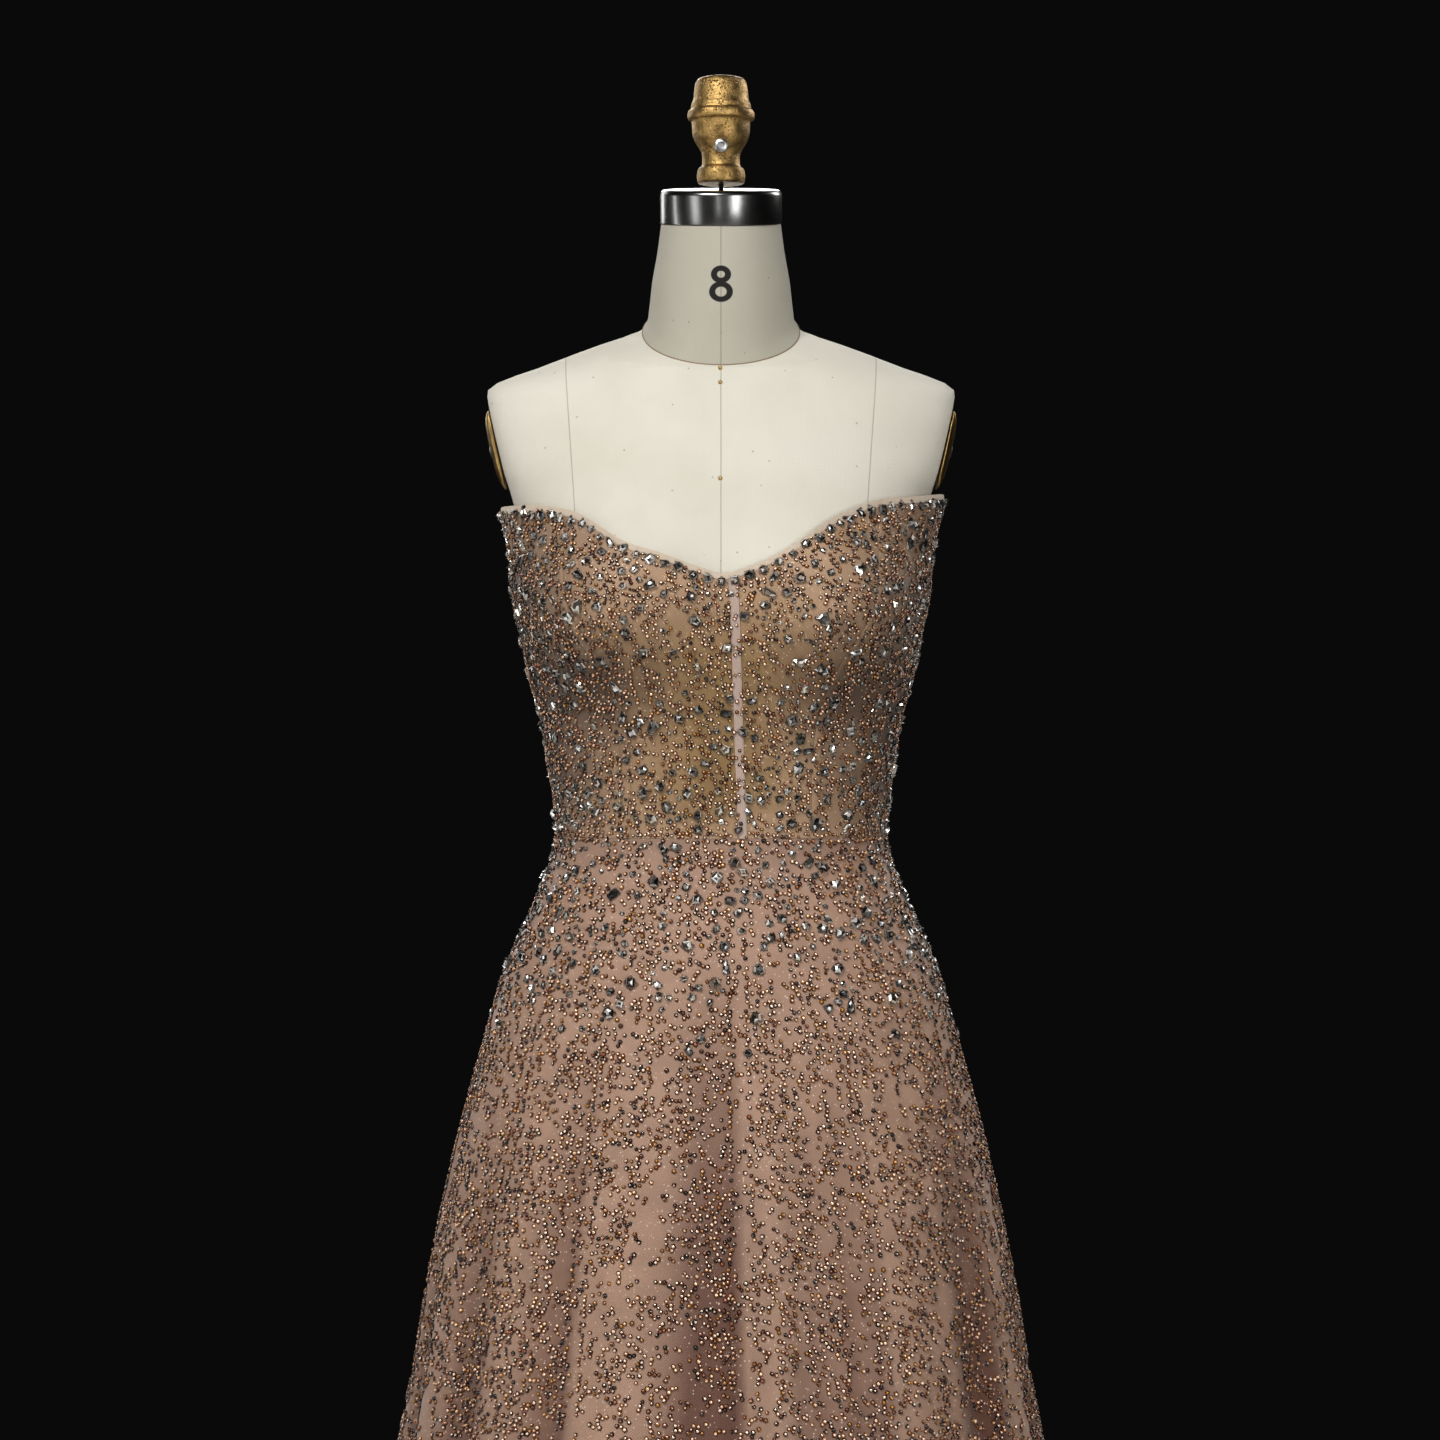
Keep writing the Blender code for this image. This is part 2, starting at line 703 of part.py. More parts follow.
def build_slider(centre):
    """The slider's plate, with a bridge that the pull's pin turns under."""
    half_length = SLIDER_LENGTH / 2
    plate = block(
        (-SLIDER_WIDTH / 2, -SLIDER_THICKNESS, -half_length),
        (SLIDER_WIDTH / 2, 0.0, half_length),
    )
    corners = [edge for edge in plate.edges if abs(edge.verts[0].co.y - edge.verts[1].co.y) > 1e-6]
    bmesh.ops.bevel(plate, geom=corners, offset=SLIDER_ROUNDING, segments=2, affect="EDGES")
    slider = finish("zip_slider", plate, "brass", sharp=30.0)
    slider.location = centre
    clear = PIN_STANDOFF + PIN_RADIUS + PIN_CLEARANCE
    outer = clear + BRIDGE_BAR
    shoulder = outer - BRIDGE_ROUNDING
    foot = -BRIDGE_SINK
    reach = BRIDGE_LENGTH / 2
    inside = reach - BRIDGE_BAR
    points = (
        (foot, -reach),
        (shoulder, -reach),
        (outer, -reach + BRIDGE_ROUNDING),
        (outer, reach - BRIDGE_ROUNDING),
        (shoulder, reach),
        (foot, reach),
        (foot, inside),
        (clear, inside),
        (clear, -inside),
        (foot, -inside),
    )
    bridge = finish("slider_bridge", outline_solid(points, BRIDGE_WIDTH), "brass")
    combine(slider, bridge, "UNION")


def build_pull(pin):
    """The pull: a tapered tab with an eye, closed at its top by the pin that it turns on."""
    tab = block(
        (-PULL_WIDTH / 2, -PULL_THICKNESS / 2, -PULL_LENGTH),
        (PULL_WIDTH / 2, PULL_THICKNESS / 2, PULL_TOP),
    )
    ends = [vert for vert in tab.verts if vert.co.z < 0]
    bmesh.ops.scale(tab, verts=ends, vec=(PULL_FLARE, 1.0, 1.0))
    corners = [edge for edge in tab.edges if edge.verts[0] in ends and edge.verts[1] in ends]
    corners = [edge for edge in corners if abs(edge.verts[0].co.x - edge.verts[1].co.x) < 1e-6]
    bmesh.ops.bevel(tab, geom=corners, offset=PULL_ROUNDING, segments=3, affect="EDGES")
    pull = finish("zip_pull", tab, "brass", sharp=30.0)
    pull.location = pin
    eye = block(
        (-PULL_EYE_WIDTH / 2, -PULL_THICKNESS, -PULL_EYE_LENGTH),
        (PULL_EYE_WIDTH / 2, PULL_THICKNESS, PULL_TOP + 0.001),
    )
    combine(pull, finish("pull_eye", eye, "brass"), "DIFFERENCE")
    bar = bmesh.new()
    bmesh.ops.create_cone(
        bar,
        cap_ends=True,
        segments=12,
        radius1=PIN_RADIUS,
        radius2=PIN_RADIUS,
        depth=PIN_LENGTH,
        matrix=Matrix.Rotation(math.pi / 2, 4, "Y"),
    )
    combine(pull, finish("pull_pin", bar, "brass"), "UNION")


def close_rings(mesh, rings):
    """Joins rings of vertices from the first to the last, and closes both ends."""
    for lower, upper in zip(rings, rings[1:]):
        for j in range(len(lower)):
            k = (j + 1) % len(lower)
            mesh.faces.new((lower[j], lower[k], upper[k], upper[j]))
    mesh.faces.new(list(reversed(rings[0])))
    mesh.faces.new(rings[-1])


def torso_mesh():
    """The torso, closed at its bottom and left open to be cut at the neck and armholes."""
    heights = [FORM_BOTTOM]
    for low, high in zip(FORM, FORM[1:]):
        if abs(low.height - BUST.height) < BUST.spread_up:
            heights.append((low.height + high.height) / 2)
        heights.append(high.height)
    mesh = bmesh.new()
    front = np.linspace(-FORM_FRONT, FORM_FRONT, FORM_FRONT_COLUMNS + 1)
    back = np.linspace(FORM_FRONT, 360.0 - FORM_FRONT, FORM_BACK_COLUMNS + 1)[1:-1]
    turns = (np.concatenate([front, back]) + 180.0) % 360.0 - 180.0
    rings = []
    for height in heights:
        points = place(turns, form_radius(turns, np.full(turns.shape, height)), height)
        rings.append([mesh.verts.new(point) for point in points])
    close_rings(mesh, rings)
    bmesh.ops.recalc_face_normals(mesh, faces=mesh.faces)
    return mesh


def cut_flat(mesh, point, normal, lowest):
    """Cuts away what lies beyond a plane and above a height, closes the cut, and gives its outline."""
    faces = [face for face in mesh.faces if all(vert.co.z > lowest - 1e-5 for vert in face.verts)]
    edges = {edge for face in faces for edge in face.edges}
    verts = {vert for face in faces for vert in face.verts}
    bmesh.ops.bisect_plane(
        mesh,
        geom=[*verts, *edges, *faces],
        plane_co=point,
        plane_no=normal,
        clear_outer=True,
    )
    rim = [edge for edge in mesh.edges if edge.is_boundary]
    closed = bmesh.ops.contextual_create(mesh, geom=rim)["faces"]
    return [vert.co.copy() for vert in closed[0].verts]


def build_form():
    """The torso, cut off at the neck seam and flat at each armhole, and the plates on the armholes."""
    mesh = torso_mesh()
    seam_normal = Vector((0.0, -NECK_SEAM_RISE, 1.0)).normalized()
    cut_flat(mesh, (0.0, 0.0, NECK_SEAM_HEIGHT), seam_normal, ARMHOLE_TOP_Z)
    for sign, name in ((-1.0, "arm_plate_left"), (1.0, "arm_plate_right")):
        normal = Vector((sign, 0.0, -ARMHOLE_LEAN)).normalized()
        point = (sign * ARMHOLE_TOP_X, 0.0, ARMHOLE_TOP_Z)
        outline = cut_flat(mesh, point, normal, ARMHOLE_BOTTOM_Z)
        build_plate(name, outline, normal)
    finish("form_torso", mesh, "canvas", sharp=60.0)


def build_plate(name, outline, normal):
    """A domed plate of an armhole's outline, a little smaller and lower, just off the cut."""
    middle = sum(outline, Vector()) / len(outline)
    down = Vector((0.0, 0.0, -1.0))
    down = (down - normal * down.dot(normal)).normalized() * PLATE_DROP
    mesh = bmesh.new()
    rings = []
    for ring in PLATE:
        offset = down + normal * (SEAM_GAP + ring.rise)
        rings.append([mesh.verts.new(middle.lerp(point, ring.share) + offset) for point in outline])
    close_rings(mesh, rings)
    finish(name, mesh, "brass", sharp=30.0)


def build_neck():
    """The neck, which leans forward from the slanted seam at its foot to the cap."""
    foot = Vector((0.0, 0.0, NECK_SEAM_HEIGHT + NECK_GAP))
    top = Vector((0.0, -NECK_TOP_FORWARD, NECK_TOP_HEIGHT))
    mesh = bmesh.new()
    rings = []
    for ring in NECK:
        middle = foot.lerp(top, ring.share)
        tilt = math.radians(ring.tilt)
        verts = []
        for azimuth in np.radians(np.arange(0.0, 360.0, 10.0)):
            across = ring.half_width * math.sin(azimuth)
            along = -ring.half_depth * math.cos(azimuth)
            offset = Vector((across, along * math.cos(tilt), along * math.sin(tilt)))
            verts.append(mesh.verts.new(middle + offset))
        rings.append(verts)
    close_rings(mesh, rings)
    finish("form_neck", mesh, "canvas", sharp=50.0)


def turned(name, profile, sides, look, sharp=35.0):
    """A solid turned from a profile of radii and rises about Z."""
    mesh = bmesh.new()
    verts = [mesh.verts.new((turn.radius, 0.0, turn.rise)) for turn in profile]
    edges = [mesh.edges.new(pair) for pair in zip(verts, verts[1:])]
    bmesh.ops.spin(
        mesh,
        geom=[*verts, *edges],
        cent=(0.0, 0.0, 0.0),
        axis=(0.0, 0.0, 1.0),
        angle=2.0 * math.pi,
        steps=sides,
        use_merge=True,
    )
    bmesh.ops.remove_doubles(mesh, verts=mesh.verts, dist=1e-6)
    return finish(name, mesh, look, sharp)


def build_top():
    """The chromed cap on the neck, the stem, the knob and its set screw."""
    tilt = Matrix.Rotation(math.radians(NECK_TOP_TILT), 4, "X")
    up = tilt @ Vector((0.0, 0.0, 1.0))
    foot = Vector((0.0, -NECK_TOP_FORWARD, NECK_TOP_HEIGHT)) + up * SEAM_GAP
    profile = (
        Turn(0.0, 0.0),
        Turn(CAP_RADIUS - 0.0006, 0.0),
        Turn(CAP_RADIUS, 0.0006),
        Turn(CAP_RADIUS, CAP_HEIGHT - 0.0025),
        Turn(CAP_RADIUS - 0.0008, CAP_HEIGHT - 0.0008),
        Turn(CAP_RADIUS - 0.0025, CAP_HEIGHT),
        Turn(0.0, CAP_HEIGHT),
    )
    cap = turned("neck_cap", profile, 36, "chromed steel")
    cap.matrix_world = Matrix.Translation(foot) @ tilt
    cap_top = foot + up * CAP_HEIGHT
    build_stem(cap_top)
    knob = turned("neck_knob", KNOB, 24, "brass", sharp=40.0)
    knob.location = (0.0, cap_top.y, KNOB_FOOT_HEIGHT)
    screw = (
        Turn(0.0, -SHANK_LENGTH),
        Turn(SHANK_RADIUS, -SHANK_LENGTH),
        Turn(SHANK_RADIUS, 0.0),
        Turn(SCREW_RADIUS, 0.0),
        Turn(SCREW_RADIUS, SCREW_LENGTH * SCREW_SHOULDER),
        Turn(SCREW_RADIUS * SCREW_FACE, SCREW_LENGTH),
        Turn(0.0, SCREW_LENGTH),
    )
    head = turned("knob_screw", screw, 12, "chromed steel")
    head.location = (0.0, cap_top.y - SCREW_SEAT, KNOB_FOOT_HEIGHT + SCREW_RISE)
    head.rotation_euler = (math.pi / 2, 0.0, 0.0)


def build_stem(cap_top):
    """The short stem, its foot slanted to lie on the cap and its top level under the knob."""
    slope = -math.tan(math.radians(NECK_TOP_TILT))
    mesh = bmesh.new()
    bmesh.ops.create_cone(
        mesh,
        cap_ends=True,
        segments=20,
        radius1=STEM_RADIUS,
        radius2=STEM_RADIUS,
        depth=1.0,
    )
    for vert in mesh.verts:
        if vert.co.z > 0:
            vert.co.z = KNOB_FOOT_HEIGHT - SEAM_GAP
        else:
            vert.co.z = cap_top.z + SEAM_GAP - slope * vert.co.y
        vert.co.y += cap_top.y
    finish("knob_stem", mesh, "black iron")


def build_stand():
    """The round base on the floor and the pole that carries the form."""
    turned("stand_base", BASE, 40, "black iron")
    pole = (
        Turn(0.0, HUB_TOP + SEAM_GAP),
        Turn(POLE_RADIUS, HUB_TOP + SEAM_GAP),
        Turn(POLE_RADIUS, FORM_BOTTOM - SEAM_GAP),
        Turn(0.0, FORM_BOTTOM - SEAM_GAP),
    )
    turned("stand_pole", pole, 24, "black iron")


def main():
    """Clears the scene and builds every piece."""
    for thing in list(bpy.data.objects):
        bpy.data.objects.remove(thing, do_unlink=True)
    build_stand()
    build_form()
    build_neck()
    build_top()
    build_bodice()
    build_channels()
    build_binding()
    build_skirt()
    build_zip()


main()
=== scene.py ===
"""The dressed model of a strapless beaded evening dress on its dress form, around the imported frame.

Metres, +Z up, the front faces -Y and the origin is on the floor under the pole. Left and right are
as seen from the front, so left is at -X. Azimuths run from 0 at the front, through 90 at +X, to 180
at the back. A thread of the skirt's grain is named by its azimuth at the hem.
"""

import logging
import math
from dataclasses import dataclass
from enum import Enum
from functools import partial
from itertools import product
from typing import Callable, NamedTuple

import bpy
import numpy as np
from bpy.types import Material, Node, NodeSocket, Object
from mathutils import Matrix, Vector


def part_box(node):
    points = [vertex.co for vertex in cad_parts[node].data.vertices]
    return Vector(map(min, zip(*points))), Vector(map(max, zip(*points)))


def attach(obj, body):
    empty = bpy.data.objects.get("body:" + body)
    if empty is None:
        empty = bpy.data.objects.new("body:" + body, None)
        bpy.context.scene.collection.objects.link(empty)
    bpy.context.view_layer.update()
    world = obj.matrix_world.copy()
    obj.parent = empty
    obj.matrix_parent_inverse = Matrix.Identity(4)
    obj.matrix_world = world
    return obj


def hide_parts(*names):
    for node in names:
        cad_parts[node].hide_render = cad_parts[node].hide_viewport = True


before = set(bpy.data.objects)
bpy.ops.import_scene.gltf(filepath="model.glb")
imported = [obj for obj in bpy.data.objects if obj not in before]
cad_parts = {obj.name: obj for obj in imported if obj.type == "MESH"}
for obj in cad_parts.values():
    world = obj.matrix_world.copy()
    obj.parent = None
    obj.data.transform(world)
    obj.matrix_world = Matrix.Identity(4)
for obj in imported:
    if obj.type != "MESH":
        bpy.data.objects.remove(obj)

Array = np.ndarray
Chance = np.random.Generator
# Radii and heights
Profile = tuple[tuple[float, float], ...]
# Adds a node to one material's tree
NodeAdder = Callable[..., Node]
# Gives points from azimuths (or threads of the grain) and heights
Surface = Callable[[Array, Array], Array]

log = logging.getLogger("dress")
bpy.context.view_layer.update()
ROOT = "root"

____

◆ **The request**
Write out, from the lines above, only those from the line with "for node in" to the line with "bpy.data.objects.remove(obj)", exactly as given, including the first and the last.

◆ **Correct response**
    for node in names:
        cad_parts[node].hide_render = cad_parts[node].hide_viewport = True


before = set(bpy.data.objects)
bpy.ops.import_scene.gltf(filepath="model.glb")
imported = [obj for obj in bpy.data.objects if obj not in before]
cad_parts = {obj.name: obj for obj in imported if obj.type == "MESH"}
for obj in cad_parts.values():
    world = obj.matrix_world.copy()
    obj.parent = None
    obj.data.transform(world)
    obj.matrix_world = Matrix.Identity(4)
for obj in imported:
    if obj.type != "MESH":
        bpy.data.objects.remove(obj)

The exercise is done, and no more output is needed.